Fentanyl patches are placed on the skin. After application, a Fentanyl patch can take 12 hours to reach full effect, but it will deliver pain relief for up to four days.
Side effects include vomiting, nausea and constipation. The most serious potential side effect is respiratory depression (not breathing properly). Other effects can include unusual weakness or drowsiness. Heat will increase the side effects. This patch can be fatal if swallowed.
Also known by its brand name, Neurontin, Gabapentin is a prescription anti-seizure drug traditionally used in humans that also has beneficial aspects for animals. Veterinarians use it in animals before surgery to minimise post-operative pain.
Side effects are rare but can include sedation, diarrhoea and a condition known as ataxia, a neurological condition that causes muscles to stop working together.
Do not abruptly stop giving Gabapentin, since it must be tapered off to avoid severe rebound pain.
The human form of Gabapentin contains Xylitol, which is toxic to dogs.
The brand name of Tramadol is Ultram. This is a non-addictive, non-sedating prescription pain reliever that can be used in conjunction with other medications, including Non-Steroidal Anti-Inflammatory medications (NSAIDS). Tramadol is considered safe for dogs with kidney and liver issues.

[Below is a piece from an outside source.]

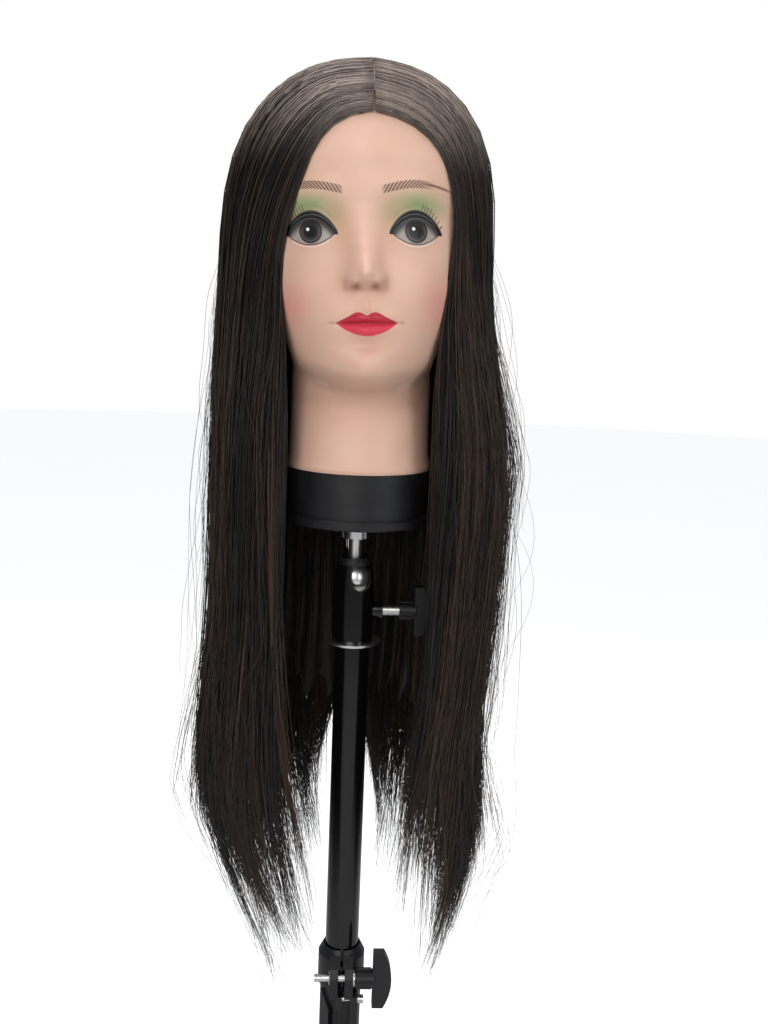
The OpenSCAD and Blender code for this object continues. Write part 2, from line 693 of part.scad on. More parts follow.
module brace_pins_1() { brace_pins(0); }
module brace_pins_2() { brace_pins(1); }
module brace_pins_3() { brace_pins(2); }

spider_top = spider_z + 9;
spider_h = 30;
lug_w = leg_w - 0.4;
spider_knob_z = spider_top - 8;
spider_screw_d = 6;
sleeve_r = outer_d / 2 + gap + 3.4;
boss_reach = 5;                  // how far the knob's boss stands out of the sleeve

module lower_spider() {
    slot_r = rivet_d / 2 + 0.6;
    color([0.08, 0.08, 0.08])
    difference() {
        union() {
            translate([0, 0, spider_top - spider_h]) cylinder(r = sleeve_r, h = spider_h);
            for (a = LEG_AT) rotate([0, 0, a]) translate([0, lug_w / 2, 0]) rotate([90, 0, 0])
                linear_extrude(lug_w)
                polygon([[sleeve_r - 1, spider_top], [spider_r + 2, spider_top],
                         [spider_r + 5.5, spider_top - 4], [spider_r + 5.5, spider_top - 22],
                         [spider_r + 2, spider_top - 26], [sleeve_r - 1, spider_top - 28]]);
            rotate([0, 0, knob_at]) translate([0, 0, spider_knob_z]) rotate([0, 90, 0])
                cylinder(d = 13, h = sleeve_r + boss_reach);
        }
        translate([0, 0, spider_top - spider_h - 1]) cylinder(r = outer_d / 2 + gap, h = spider_h + 2);
        for (a = LEG_AT) rotate([0, 0, a]) translate([spider_r, 0, 0]) rotate([90, 0, 0]) {
            translate([0, spider_z, 0]) cylinder(r = slot_r, h = 20, center = true);
            translate([0, spider_z - fold_slack, 0]) cylinder(r = slot_r, h = 20, center = true);
            translate([-slot_r, spider_z - fold_slack, -10]) cube([2 * slot_r, fold_slack, 20]);
        }
        rotate([0, 0, knob_at]) translate([0, 0, spider_knob_z]) rotate([0, 90, 0])
            cylinder(d = spider_screw_d + 0.2, h = 60);
    }
}

module spider_screw() {
    color("silver")
    rotate([0, 0, knob_at]) translate([outer_d / 2 + 0.4, 0, spider_knob_z]) rotate([0, 90, 0])
        cylinder(d = spider_screw_d, h = 24);
}

module spider_knob() {
    color([0.08, 0.08, 0.08])
    rotate([0, 0, knob_at])
        translate([sleeve_r + boss_reach + gap, 0, spider_knob_z])
            thumb_knob(12, 9, 11, 8, 32, spider_screw_d, 16);
}

head_shell();
wig_crown();
parting_strip();
hair_left();
hair_right();
hair_back();
mount_cap();
cap_insert();
stud_nut();
ball_stud();
ball_seat();
retaining_ring();
ball_housing();
ball_lock_screw();
ball_lock_knob();
top_washer();
mast_plug();
mast_tube();
mast_glide();
outer_tube();
tube_end_cap();
clamp_collar();
clamp_screw();
clamp_washer();
clamp_nut();
clamp_knob();
tripod_hub();
hub_screw();
leg_rivets();
lower_spider();
spider_screw();
spider_knob();
leg_1();
leg_2();
leg_3();
foot_1();
foot_2();
foot_3();
brace_1();
brace_2();
brace_3();
brace_pins_1();
brace_pins_2();
brace_pins_3();
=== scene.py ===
# %% [markdown]
# # A mannequin training head
# The object is a painted vinyl head with a long centre-parted wig. It stands on a cap, a locking
# ball head, a telescopic mast and a folding tripod. The metal and plastic parts come ready from
# the CAD frame and only need finishes. The head and the hair are modelled here.
# Everything stands in the frame's own axes: the mast is the Z axis and the face looks along -Y.
# Blender counts in metres. The head and the hair are measured in millimetres, so their sizes are
# multiplied by MM on the way in.

import json
import math

import bmesh
import bpy
import numpy as np
from mathutils import Matrix, Vector
from mathutils.bvhtree import BVHTree


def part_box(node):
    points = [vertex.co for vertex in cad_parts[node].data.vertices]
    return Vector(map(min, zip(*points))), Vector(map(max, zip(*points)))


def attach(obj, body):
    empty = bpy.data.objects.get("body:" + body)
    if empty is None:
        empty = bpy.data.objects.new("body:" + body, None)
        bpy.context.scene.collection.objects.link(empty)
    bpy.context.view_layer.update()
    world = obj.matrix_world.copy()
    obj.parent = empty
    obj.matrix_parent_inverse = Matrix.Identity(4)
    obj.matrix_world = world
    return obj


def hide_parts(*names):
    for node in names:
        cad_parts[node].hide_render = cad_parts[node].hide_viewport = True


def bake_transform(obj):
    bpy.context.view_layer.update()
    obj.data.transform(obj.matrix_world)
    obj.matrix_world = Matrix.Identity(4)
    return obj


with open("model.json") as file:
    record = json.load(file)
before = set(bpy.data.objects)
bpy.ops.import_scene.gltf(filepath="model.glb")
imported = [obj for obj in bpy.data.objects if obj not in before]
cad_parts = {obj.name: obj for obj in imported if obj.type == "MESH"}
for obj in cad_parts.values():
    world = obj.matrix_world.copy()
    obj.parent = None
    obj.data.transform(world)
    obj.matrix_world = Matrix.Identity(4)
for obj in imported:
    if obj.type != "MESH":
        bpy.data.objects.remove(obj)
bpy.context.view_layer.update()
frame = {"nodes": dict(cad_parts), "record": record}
MM = 0.001
draw = np.random.default_rng(7)

# %% [markdown]
# ## Camera
# The camera stands about level with the mouth, three quarters of a metre in front of the mast, and
# looks down by ten degrees with a slight lean. Its three axes are worked out from those angles
# and put straight into its matrix, which is surer than chained rotations. A 38.7 mm lens on a
# 36 mm sensor takes in the head, the hair and the top of the tripod.

# %% Camera
VIEWPOINT = Vector((-18.7, -768.0, 917.6)) * MM
YAW, DOWN, LEAN = (math.radians(a) for a in (2.84, 10.26, 2.24))
LENS_MM, SENSOR_MM = 38.67, 36

ahead = Vector((math.sin(YAW) * math.cos(DOWN), math.cos(YAW) * math.cos(DOWN), -math.sin(DOWN)))
level = Vector((math.cos(YAW), -math.sin(YAW), 0))
upward = level.cross(ahead)
right = level * math.cos(LEAN) + upward * math.sin(LEAN)
top = upward * math.cos(LEAN) - level * math.sin(LEAN)

camera = bpy.data.objects.new("camera", bpy.data.cameras.new("camera"))
bpy.context.scene.collection.objects.link(camera)
turn = Matrix((right, top, -ahead)).transposed().to_4x4()
camera.matrix_world = Matrix.Translation(VIEWPOINT) @ turn
camera.data.lens = LENS_MM
camera.data.sensor_width = SENSOR_MM
camera.data.dof.use_dof = False
bpy.context.scene.camera = camera
print("camera at", [round(c, 3) for c in VIEWPOINT])

# %% [markdown]
# ## Floor and light
# A studio picture wants a plain pale ground and broad, soft light. Four area lamps stand in for
# soft boxes: a key from the upper left, a fill from the right, one overhead for the sheen on the
# crown and one behind that rims the hair. The world adds an even, dimmer light of its own, so
# that gloss black parts keep dark reflections, while the camera sees plain white behind the
# object. The floor gets a glow that only the camera sees, along with the other finishes below.

# %% Floor, lamps and world
def new_mesh_object(name, mesh):
    made = bpy.data.objects.new(name, mesh)
    bpy.context.scene.collection.objects.link(made)
    return made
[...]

Side effects can include upset stomach, panting, pupil constriction, decreased heart rate, constipation, sedation and bizarre behaviour.
Do not use Tramadol with SAMe, a liver and joint support nutraceutical since not enough studies have been done to prove this combination is safe; L-Deprenyl; Psychoactive drugs and antidepressants; Monoamine oxidase inhibitors; or on dogs wearing a tick control collar with Amitraz as the active ingredient.
Non-Steroidal Anti-Inflammatory Drugs (NSAIDs)
Non-Steroidal Anti-Inflammatory Drugs (NSAIDs) such as Deramaxx, Rimadyl and Metacam are non-narcotic prescription drugs used to treat arthritis, metastatic cancer pain and post-surgery pain. While most dogs do fine with these drugs, some can experience side effects that, if not treated immediately, can quickly escalate into a life-threatening emergency.
NSAID side effects include decreased (or increased) appetite, vomiting and a change in bowel movements, such as diarrhoea, or black, tarry or bloody stools.